## Problem requirements
Quote only the lines from the line containing "Write the three.js" to the line containing "hook is on +X.", with both of those lines included, please, exactly as written.

## Data for processing

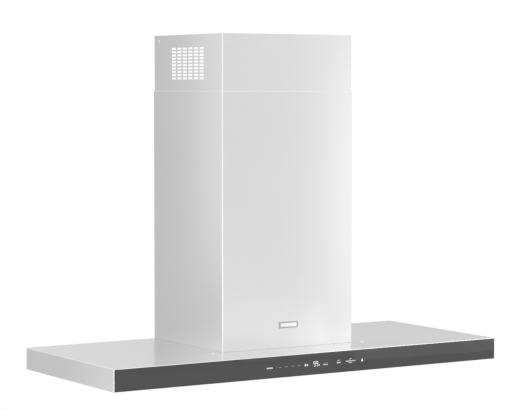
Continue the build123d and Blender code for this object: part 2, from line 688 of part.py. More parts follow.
* * *
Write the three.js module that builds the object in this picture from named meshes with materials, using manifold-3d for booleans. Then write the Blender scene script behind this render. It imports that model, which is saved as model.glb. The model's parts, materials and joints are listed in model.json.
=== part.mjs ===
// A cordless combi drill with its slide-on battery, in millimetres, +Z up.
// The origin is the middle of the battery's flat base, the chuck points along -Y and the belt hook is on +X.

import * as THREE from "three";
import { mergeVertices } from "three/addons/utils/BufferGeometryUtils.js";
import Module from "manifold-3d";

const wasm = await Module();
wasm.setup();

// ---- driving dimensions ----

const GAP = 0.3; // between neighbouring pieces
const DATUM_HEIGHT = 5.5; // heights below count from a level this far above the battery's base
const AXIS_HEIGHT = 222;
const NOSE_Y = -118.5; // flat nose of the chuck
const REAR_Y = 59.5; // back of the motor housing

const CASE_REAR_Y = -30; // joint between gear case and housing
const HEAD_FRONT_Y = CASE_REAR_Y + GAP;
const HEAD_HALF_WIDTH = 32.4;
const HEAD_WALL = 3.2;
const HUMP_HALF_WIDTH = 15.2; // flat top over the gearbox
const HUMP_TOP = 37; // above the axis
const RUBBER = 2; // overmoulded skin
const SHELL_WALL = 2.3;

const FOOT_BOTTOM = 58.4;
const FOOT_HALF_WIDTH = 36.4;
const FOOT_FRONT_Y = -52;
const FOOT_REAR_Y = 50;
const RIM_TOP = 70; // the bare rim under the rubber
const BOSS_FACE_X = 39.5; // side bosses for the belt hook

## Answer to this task
Write the three.js module that builds the object in this picture from named meshes with materials, using manifold-3d for booleans. Then write the Blender scene script behind this render. It imports that model, which is saved as model.glb. The model's parts, materials and joints are listed in model.json.
=== part.mjs ===
// A cordless combi drill with its slide-on battery, in millimetres, +Z up.
// The origin is the middle of the battery's flat base, the chuck points along -Y and the belt hook is on +X.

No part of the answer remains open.